Raybon, calling from home in Muscle Shoals, Alabama, admits that a large portion of his Lone Star Fest stage stint with Full Circle will essentially be “Shenandoah Unplugged.” Since he’s been doing the bluegrass thing for 14 years, Raybon is pretty adept at how to put a grassy spin on songs that weren’t originally constructed as bluegrass fare. A mandolin supplants a piano. A fiddle fills in for a guitar. You get the idea.
“We do the songs as they were on the records but with the different instruments,” Raybon says. “People love what they are familiar with. You want to present it to them as much as they remember. That is what they are expecting. Don’t ever do what they aren’t expecting.”
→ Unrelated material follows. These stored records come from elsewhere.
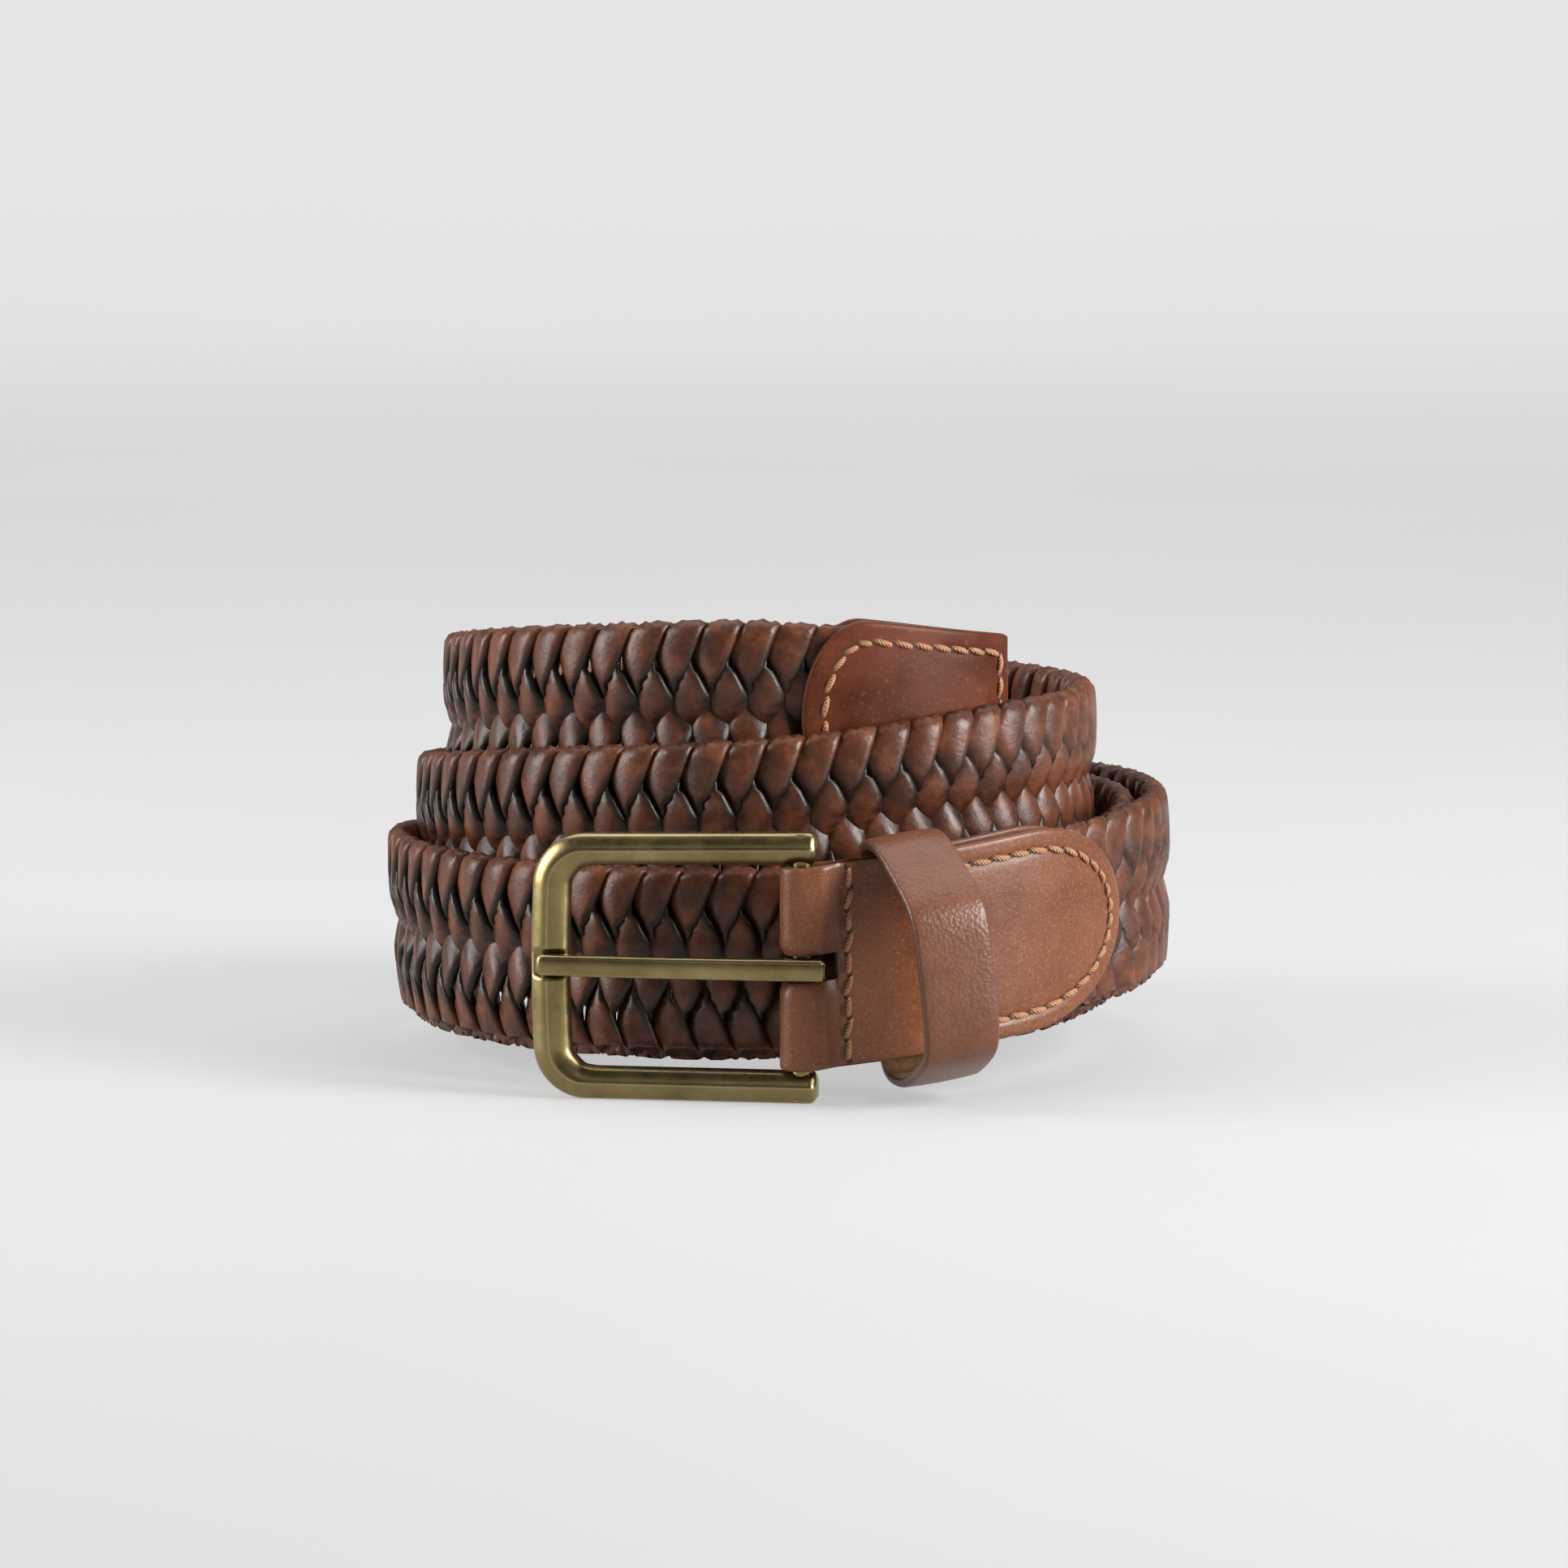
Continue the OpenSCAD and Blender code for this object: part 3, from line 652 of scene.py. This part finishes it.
def buckle_tab():
    """Leather folded round the pin. The length along it is 0 on the pin's far side, positive on
    the front wing and negative on the back one; within the fold a point lies on a half circle
    round the pin, and past it on the strap's path, at the wing's distance from its middle."""
    ring = FOLD_IN_R + LEATHER_T / 2
    bend = ring * math.pi / 2
    slot_half, slot_corner, sag = 2.25, 0.35, 0.18
    dense = TAB_LEN - ARCH_LEN * (1 - np.sin(np.linspace(0, math.pi / 2, 26)))
    dense[-1] = TAB_LEN - ALMOST_NOTHING
    slot_end = SLOT_LEN - 1.0
    wing = np.concatenate([
        np.linspace(0, slot_end - slot_corner, 12), [slot_end - 0.12, slot_end, slot_end + 0.01],
        np.linspace(slot_end + 0.6, TAB_LEN - ARCH_LEN - 0.5, 46), dense])
    fold = np.linspace(-bend, bend, 25)[1:-1]
    lengths = np.concatenate([-(wing[::-1] + bend), fold, wing + bend])
    x = np.maximum(np.abs(lengths) - bend, 0)
    half = arch_half(TAB_LEN - x, TAB_W / 2, ARCH_LEN)
    rounding = slot_corner * (1 - quarter_round((slot_end - x) / slot_corner))
    low_y = np.where(x <= slot_end, slot_half - rounding, 0.0)

    def depth_of(length, rise):
        """Distance in from the outline or from the slot, whichever is nearer."""
        run = np.maximum(np.abs(length) - bend, 0)
        outline = arch_depth(TAB_LEN - run, rise, TAB_W / 2, ARCH_LEN)
        slot_x = np.maximum(run - slot_end, 0)
        slot_y = np.maximum(np.abs(rise) - slot_half, 0)
        return np.minimum(outline, np.hypot(slot_x, slot_y))

    def place(length, rise, height):
        """The wings close on the braid past the fold, dip beside it and swell inside the stitches."""
        run = np.maximum(np.abs(length) - bend, 0)
        side = np.sign(length)
        near = FOLD_IN_R + (CORE_T / 2 - FOLD_IN_R) * smooth_step((run - 1) / (SLOT_LEN - 1))
        pinch = 1.65 * smooth_step((run - 2.6) / 4.2) * (1 - smooth_step((run - 7.6) / 12))
        puff = 0.16 * smooth_step((TAB_W / 2 - STITCH_INSET - np.abs(rise)) / 6) * smooth_step((run - 12) / 8)
        out = near + height - pinch * smooth_step(height / LEATHER_T) + puff * (height / LEATHER_T)
        flat = on_path(angle_after(PIN_ANGLE, run), side * out, rise)
        flat[..., 2] -= sag * (1 - smooth_step(run / 5))
        alpha = np.clip(length, -bend, bend) / ring
        radius = (FOLD_IN_R + height)[..., None]
        round_pin = (on_path(PIN_ANGLE) + outward(PIN_ANGLE) * radius * np.sin(alpha)[..., None]
                     - forward(PIN_ANGLE) * radius * np.cos(alpha)[..., None])
        round_pin[..., 2] += rise - sag
        return np.where((np.abs(length) < bend)[..., None], round_pin, flat)

    def painted_fold_shade(length):
        """Painted shade: a dark band where the leather bends in beside the fold."""
        return 0.80 * bell((np.abs(length) - bend - 5.2) / 1.9, 4)

    halves = [leather_half(s, lengths, half, low_y, place, depth_of, LEATHER_T, painted_fold_shade) for s in (1, -1)]
    return joined_halves("buckle_tab_leather", halves)


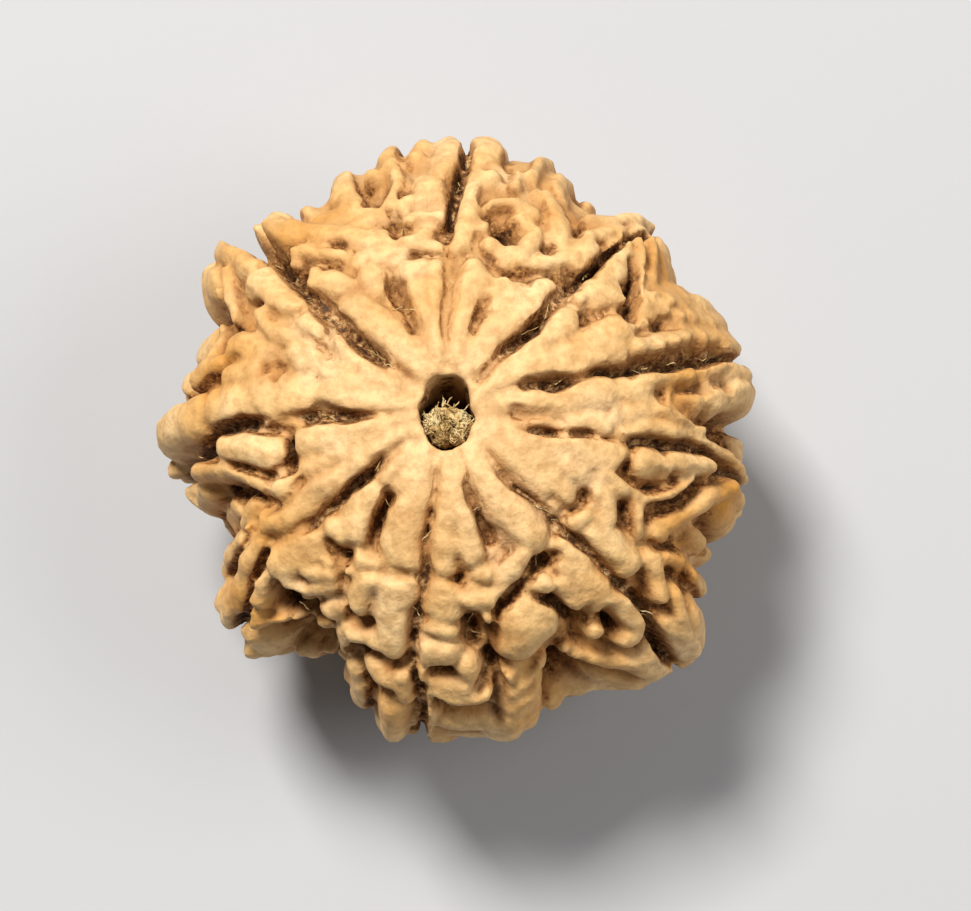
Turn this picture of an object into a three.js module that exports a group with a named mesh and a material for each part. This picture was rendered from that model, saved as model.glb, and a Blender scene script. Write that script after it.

So in addition to material from Raybon’s latest Full Circle effort, the beautifully bluegrassy opus The Back Forty, you’ll hear Shenandoah’s “Next to You, Next to Me,” “Ghost In This House,” “Mama Knows,” “The Moon Over Georgia,” “I Want to Be Loved Like That,” “The Church on Cumberland Road” and “Sunday in the South.”
Bluegrass, as it turns out, runs deep in Raybon’s veins. He found an affinity for the homespun tunes early in his life.
“I always loved the honesty of it,” Raybon says. “Even the poor grammar; it was their vernacular. People understood what they were saying. I grew up in the house of a brick layer. I didn’t know anything about the coal mines. But I know more about the coal mines than I thought I did because of those songs.”
Bluegrass is akin to home, and Raybon has willingly done his personal and creative 360 on albums such as 2006’s The Grass I Grew Up On, 2009’s This, That & The Other, and 2012’s Southern Roots & Branches (Yesterday & Today).
“You spend half your life getting away from where you came from, and then the other half getting back to where you came from,” he says. “It was always real comfortable there. It is such wholesome music.”
The Shenandoah reunion feels like a natural progression, a joyful return. Now dubbed Shenandoah Reloaded Featuring Marty Raybon, the group re-amps at a time when its artistic stock is at its highest. Current country music superstar Miranda Lambert name-dropped Shenandoah on “Another Sunday in the South,” a tune from her fifth studio album, 2014’s Platinum, that features Raybon on harmony vocals.
The modern-day influence continues: Gary LeVox, lead singer of Rascal Flatts, has called Raybon “the greatest singer on the planet to this day.” Young country traditionalist Josh Turner refers to Raybon as “one of the best soul singers in music.”
Even bro country goliaths Luke Bryan and Jason Aldean have covered Shenandoah’s “Sunday In the South” in concert. Raybon is grateful for all the attention, which gives him and Shenandoah an amazing amount of relevance in today’s cut-throat mainstream country music world.
Raybon remembers when Shenandoah first heard a demo of “Sunday In the South,” a song that instantly connected with the band.
“You literally could feel the presence of everybody even though nobody said anything. All of us knew what that song said. We all grew up in the rural south. Every one of us understood the steel mill houses. It was something that all of us could relate to. Sundays were easy. The whole day was like that.”
Returning to Shenandoah was also easy. Unlike most bands that splinter, Shenandoah never suffered the huge fallout, the big dramatic break up.
“That wasn’t us,” he says.
Raybon was simply tired of incessantly feeding the machine. He recalls that one year during the group’s heyday they were gone from home for 317 days. He just needed to get off the roller coaster.
Now as he steps back onto the train he’s older, wiser and comfortable in his bluegrass-meets-country-meets-R&B cocoon. It is the right time for the man from Muscle Shoals to reclaim his mountain soul.